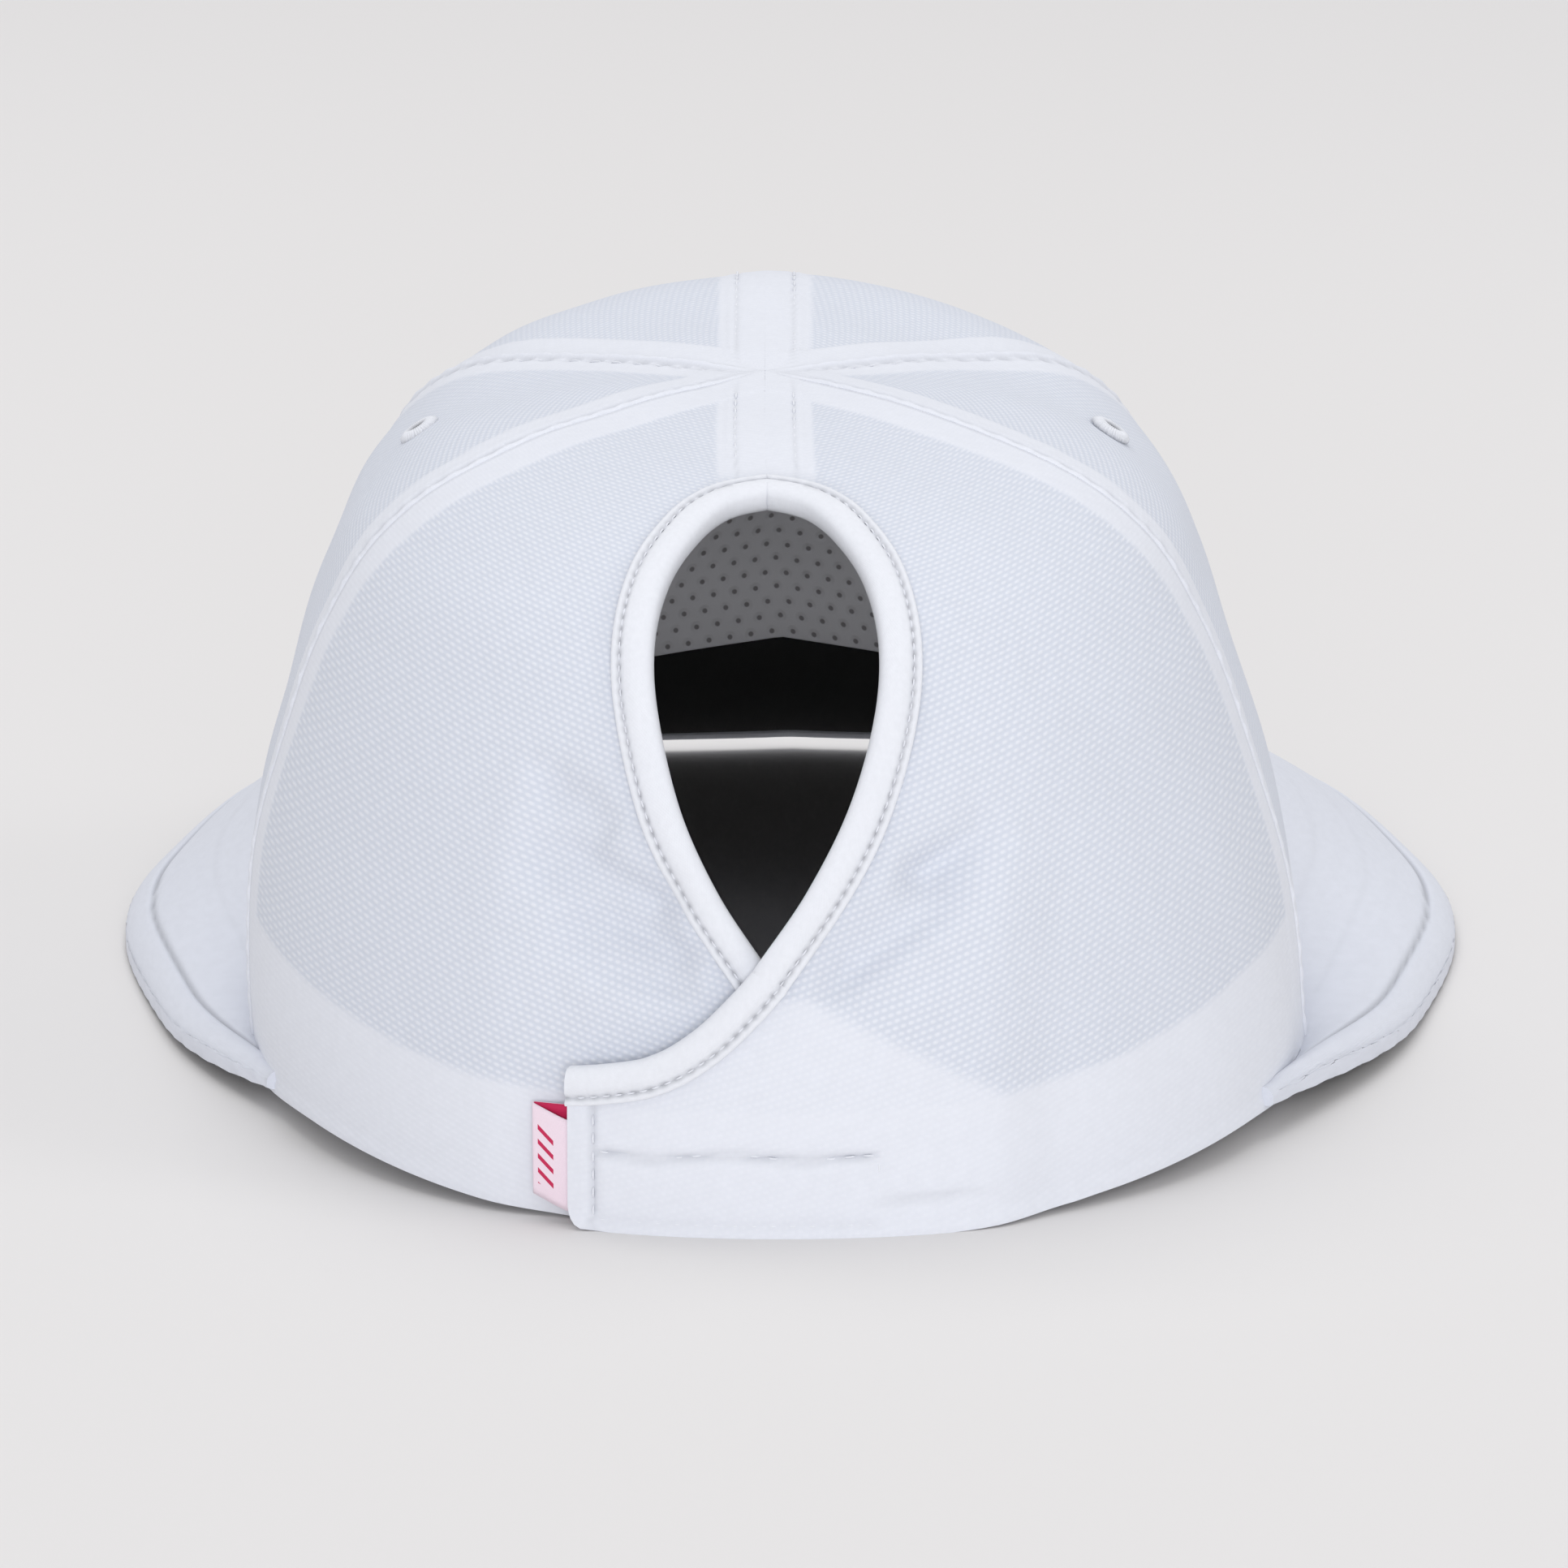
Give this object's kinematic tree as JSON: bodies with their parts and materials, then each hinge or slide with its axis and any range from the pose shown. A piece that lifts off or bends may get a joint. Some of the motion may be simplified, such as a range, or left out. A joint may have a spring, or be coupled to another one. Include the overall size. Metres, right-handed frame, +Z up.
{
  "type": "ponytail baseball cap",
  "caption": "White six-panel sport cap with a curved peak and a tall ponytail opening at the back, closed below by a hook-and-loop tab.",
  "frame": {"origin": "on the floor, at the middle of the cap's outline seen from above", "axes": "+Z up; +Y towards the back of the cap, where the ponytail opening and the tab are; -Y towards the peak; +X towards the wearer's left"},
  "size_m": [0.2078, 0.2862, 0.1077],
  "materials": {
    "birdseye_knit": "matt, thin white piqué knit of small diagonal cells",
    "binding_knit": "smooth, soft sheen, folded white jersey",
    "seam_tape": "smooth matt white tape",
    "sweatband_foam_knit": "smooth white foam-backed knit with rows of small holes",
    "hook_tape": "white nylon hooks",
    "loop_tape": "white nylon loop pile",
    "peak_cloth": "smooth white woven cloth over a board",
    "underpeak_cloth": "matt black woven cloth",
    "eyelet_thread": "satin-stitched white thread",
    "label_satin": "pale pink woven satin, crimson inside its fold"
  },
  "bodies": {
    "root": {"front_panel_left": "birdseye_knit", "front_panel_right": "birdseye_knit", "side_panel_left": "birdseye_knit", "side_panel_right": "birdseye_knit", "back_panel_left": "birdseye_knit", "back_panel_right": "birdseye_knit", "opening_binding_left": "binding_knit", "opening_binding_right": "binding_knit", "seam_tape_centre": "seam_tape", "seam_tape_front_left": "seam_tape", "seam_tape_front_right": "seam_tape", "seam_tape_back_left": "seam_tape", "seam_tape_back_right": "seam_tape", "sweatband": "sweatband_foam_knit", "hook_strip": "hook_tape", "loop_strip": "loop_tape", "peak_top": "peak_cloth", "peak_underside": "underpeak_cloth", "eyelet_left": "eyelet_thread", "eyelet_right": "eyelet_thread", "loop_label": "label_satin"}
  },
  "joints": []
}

» What is expected
Give back each line above precisely as it stands.

» The solution
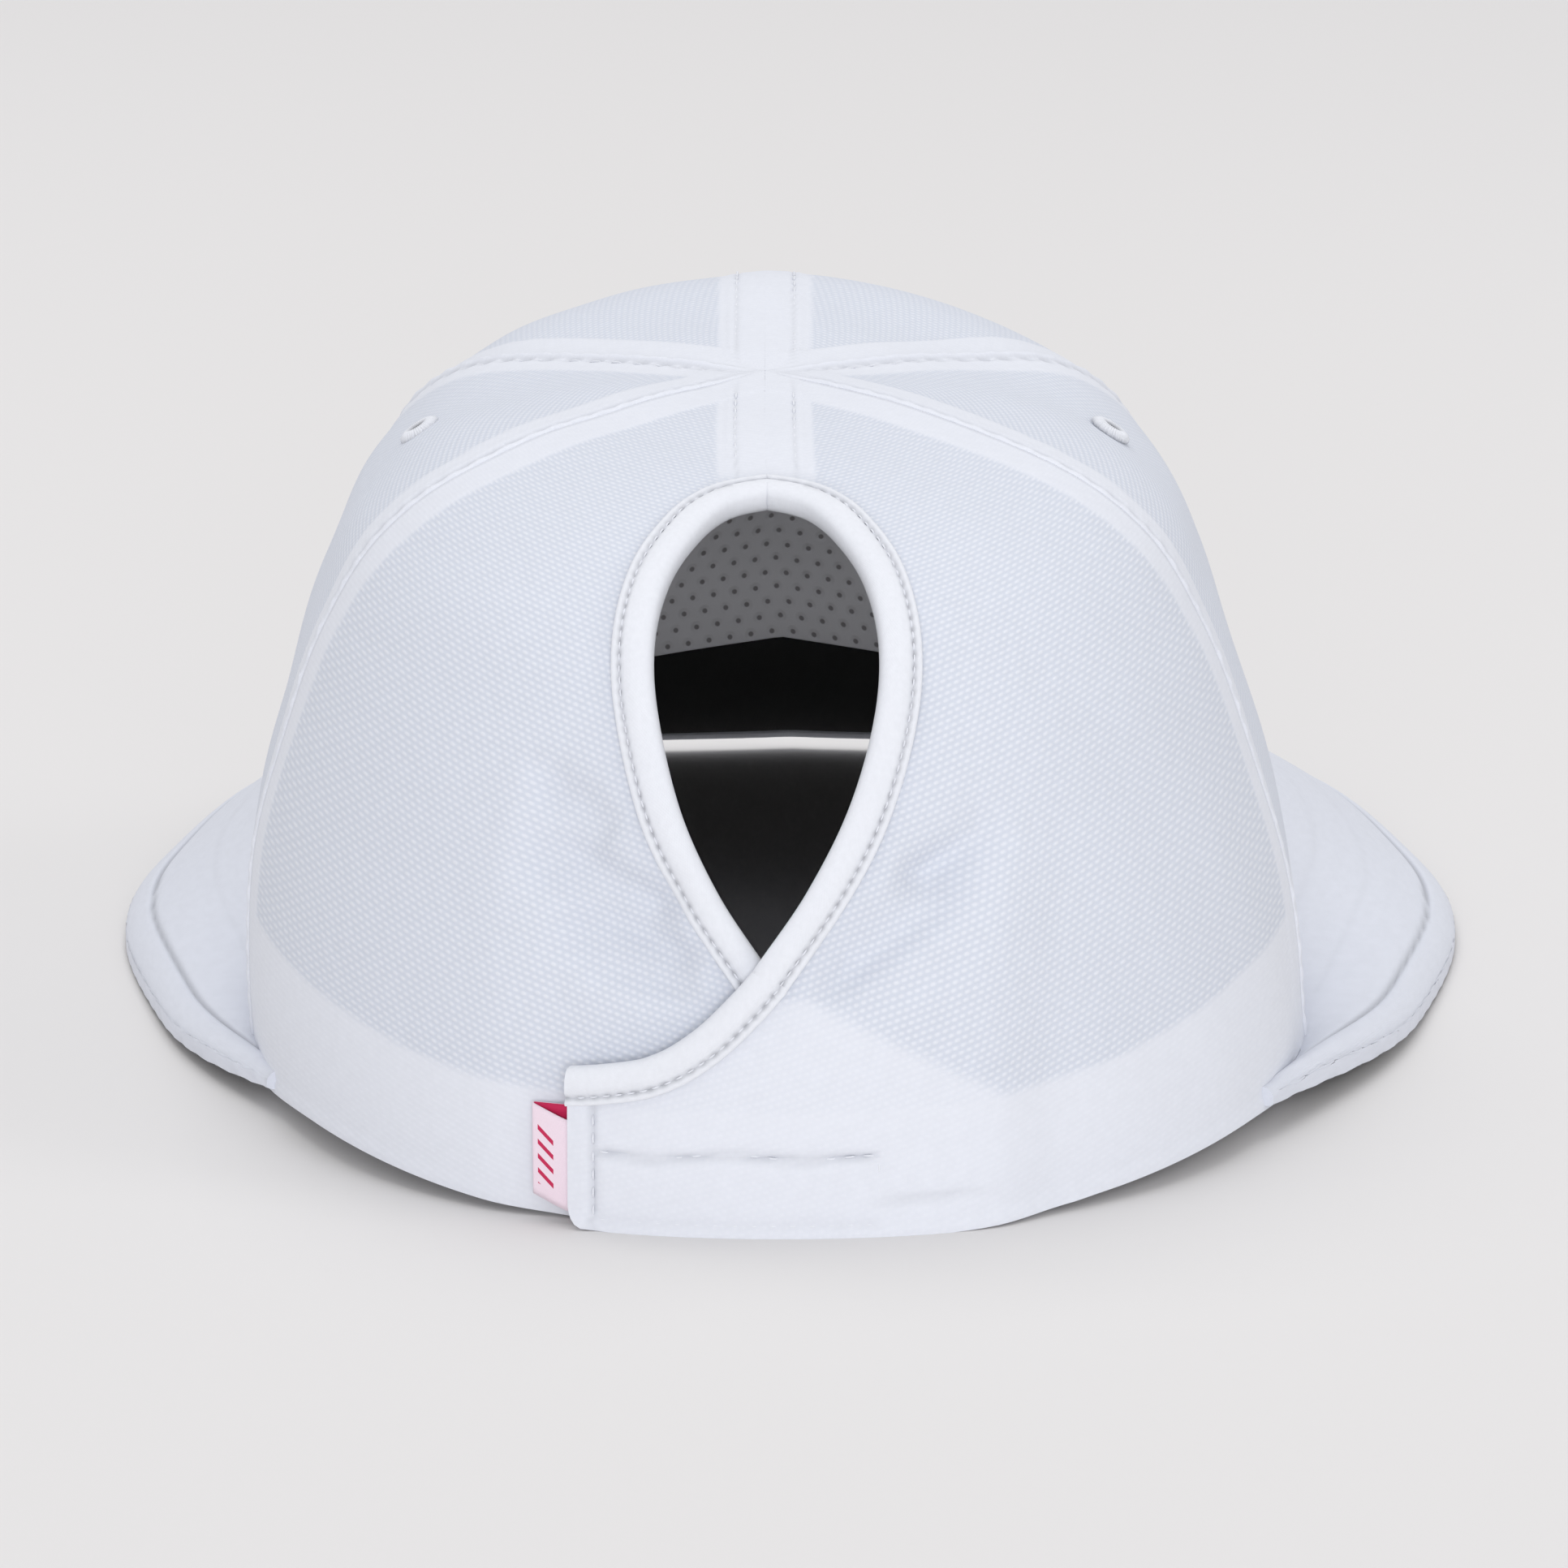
Give this object's kinematic tree as JSON: bodies with their parts and materials, then each hinge or slide with its axis and any range from the pose shown. A piece that lifts off or bends may get a joint. Some of the motion may be simplified, such as a range, or left out. A joint may have a spring, or be coupled to another one. Include the overall size. Metres, right-handed frame, +Z up.
{
  "type": "ponytail baseball cap",
  "caption": "White six-panel sport cap with a curved peak and a tall ponytail opening at the back, closed below by a hook-and-loop tab.",
  "frame": {"origin": "on the floor, at the middle of the cap's outline seen from above", "axes": "+Z up; +Y towards the back of the cap, where the ponytail opening and the tab are; -Y towards the peak; +X towards the wearer's left"},
  "size_m": [0.2078, 0.2862, 0.1077],
  "materials": {
    "birdseye_knit": "matt, thin white piqué knit of small diagonal cells",
    "binding_knit": "smooth, soft sheen, folded white jersey",
    "seam_tape": "smooth matt white tape",
    "sweatband_foam_knit": "smooth white foam-backed knit with rows of small holes",
    "hook_tape": "white nylon hooks",
    "loop_tape": "white nylon loop pile",
    "peak_cloth": "smooth white woven cloth over a board",
    "underpeak_cloth": "matt black woven cloth",
    "eyelet_thread": "satin-stitched white thread",
    "label_satin": "pale pink woven satin, crimson inside its fold"
  },
  "bodies": {
    "root": {"front_panel_left": "birdseye_knit", "front_panel_right": "birdseye_knit", "side_panel_left": "birdseye_knit", "side_panel_right": "birdseye_knit", "back_panel_left": "birdseye_knit", "back_panel_right": "birdseye_knit", "opening_binding_left": "binding_knit", "opening_binding_right": "binding_knit", "seam_tape_centre": "seam_tape", "seam_tape_front_left": "seam_tape", "seam_tape_front_right": "seam_tape", "seam_tape_back_left": "seam_tape", "seam_tape_back_right": "seam_tape", "sweatband": "sweatband_foam_knit", "hook_strip": "hook_tape", "loop_strip": "loop_tape", "peak_top": "peak_cloth", "peak_underside": "underpeak_cloth", "eyelet_left": "eyelet_thread", "eyelet_right": "eyelet_thread", "loop_label": "label_satin"}
  },
  "joints": []
}